Lektürekurs: Helmbrecht Wernher der Gärtner

Im Lektürekurs wird die Verserzählung Helmbrecht des Dichters Wernher ›der Gartenaere‹ aus dem 13. Jahrhundert behandelt, die als bedeutsames Werk der Kleinepik gilt. Sie berichtet von einem Bauernsohn, der zum Raubritter „aufsteigt“. Der urkundlich nicht nachweisbare Verfasser, namens Wernher dem Gärtner, dichtete zwischen 1250 und 1285 im bayerischösterreichischen Grenzgebiet, gelegen an der Salzach und dem Inn, den Helmbrecht, der heute in zwei Handschriften überliefert ist (Ambraser Heldenbuch, Wien Österreichische Nationalbibliothek, Cod. Cod. Ser. n. 2663, sowie der Berliner Staatsbibliothek, Ms. germ. fol. 470). Helmbrecht, Sohn eines Meiers, sich gegen den elterlichen Stand auflehnend, gelingt der ständische Aufstieg in die Reihen des Rittertums. Der Vater – ein stolzer Bauersmann – warnt den sich abwendenden Sohn vor drohendem Unheil, trotz aller Bemühungen und Appellen an seine Vernunft gelingt es nicht, dem Sohn die ritterliche Träumerei auszureden. Ein Burgherr inkludiert ihn in seine berittene Truppe. So beginnt sein sündhaftes Leben: Meier Helmbrecht wird zum Raubritter, der Angst und Schrecken verbreitet, in kriminelle Machenschaften verstrickt ist und mordend durch die Welt zieht. Doch seine Taten bleiben
nicht ungesühnt.
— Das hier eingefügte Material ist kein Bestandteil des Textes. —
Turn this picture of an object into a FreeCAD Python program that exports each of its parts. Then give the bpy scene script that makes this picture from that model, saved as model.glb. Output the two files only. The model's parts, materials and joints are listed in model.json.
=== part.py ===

Helmbrecht, dessen Raubrittergenossen von Schergen überwältigt und getötet werden, bleibt als einziger am Leben und kehrt schließlich zum Vater zurück, der ihn verstößt. Schlussendlich wird er gehängt und für seine Laster von eben jenen bestraft, die einst von Helmbrecht geschunden und beraubt wurden. Wir diskutieren die zentrale Rolle der moralischen Belehrung, den ordo-Gedanken, die Abkehr der gottgegeben Weltordnung, ritterliche Ideale sowie die Didaxe, thematisieren die Motive des Raubs, Mordes und der Hurerei, befassen uns mit den intertextuellen Bezügen (Rolandslied, Neidharts Winterliedern, dem Troja- und Aeneas-Stoff, Heldenepik), die im Versroman von großer Relevanz sind. Im Rahmen einer gemeinsamen Lektüre sollen zudem diverse flankierende Forschungsaufsätze erarbeitet und diskutiert werden. Dabei werden Ihnen erste Handwerkszeuge des wissenschaftlichen Arbeitens für die Mediävistik an die Hand gegeben. Vertieft wird sowohl die Einübung von Analysetechniken als auch die Übertragung fachspezifischen Wissens auf die gemeinsame und eigenständige Textarbeit. Für einen Teilnahmenachweis ist die regelmäßige, aktive Teilnahme am Seminar Voraussetzung und im
Sinne der Einübung von wissenschaftlichen Diskursformen in Wort und Schrift sind entsprechende Studienleistungen zu erbringen. Genauere Hinweise dazu erfolgen in der ersten Sitzung.

Literaturhinweis und Anschaffung des Primärtextes:

Für den Lektürekurs ist die Anschaffung des Primärtextes, erschienen in der Reclams Universalbibliothek, bereits zum Kursbeginn verpflichtend. Helmbrecht. 
Mittelhochdeutsch/Neuhochdeutsch. Wernher der Gärtner – Deutsch-Lektüre, Deutsche Klassiker der Literatur – 18978.

Die Forschungsaufsätze werden Ihnen im Moodle–Kurs zur Verfügung gestellt. 

Voraussetzungen nach Studienordnungen: 

Die Lektürekurse dürfen von Bachelorstudierenden erst nach dem Bestehen der Klausur zur Einführung in die ÄdL belegt werden, GER B 1.1. und GER B 1.2. müssen zuvor erfolgreich abgeschlossen sein.

Lehramtsstudierende der Module L1-FW 4.1, L2-FW 4.1, L5-FW 4.1 können den Kurs hingegen ohne Voraussetzungen belegen.

Der Kurs findet donnerstags, von 12-14 Uhr c.t. im Seminarhaus SH 1.108 (Campus Westend) statt.